The grand characters of Mrs. Whatsit, Mrs. Who, and Mrs. Which get the worst of director Ava DuVernay’s generic treatment. L’Engle’s book slowly introduced the weird sisters in the most hilarious and unlikely sequence. Here, they’re stock airy-fairy beings plopped down on the scene with no buildup. In the book we learn that Mrs. Whatsit was once a star who intentionally self-destructed in a cosmic battle. DuVernay instead gives us a glittery Reese Witherspoon who says only that the women are “warriors who serve the good.”
The flip side to the mesdames, the evil “IT” holding Meg’s father on a planet called Camazotz, is characterized by an all-purpose, postmodern badness.
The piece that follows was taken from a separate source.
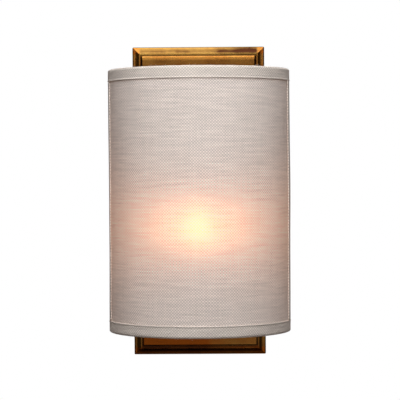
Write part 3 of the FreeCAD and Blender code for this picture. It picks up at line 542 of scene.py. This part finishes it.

Where the book is clear that IT wants conformity and blind allegiance, the film says only that IT wants to cause “fear and prejudice” throughout the universe. We don’t even know what’s so especially threatening about IT. All we have are vague platitudes from Oprah Winfrey’s character that IT is dark and Meg’s light must overcome it.
The “light” refers to Meg’s natural goodness, not any external goodness she draws upon. To be fair, L’Engle’s books were never as explicitly—or soundly—Christian as C.S. Lewis’ Narnia trilogy, but DuVernay replaces her references to the Psalms and Romans with a popular, nebulous belief in the power within.
How ironic that Disney tamed L’Engle’s wild novel about the dangers of conformity by making it look and sound like everything else.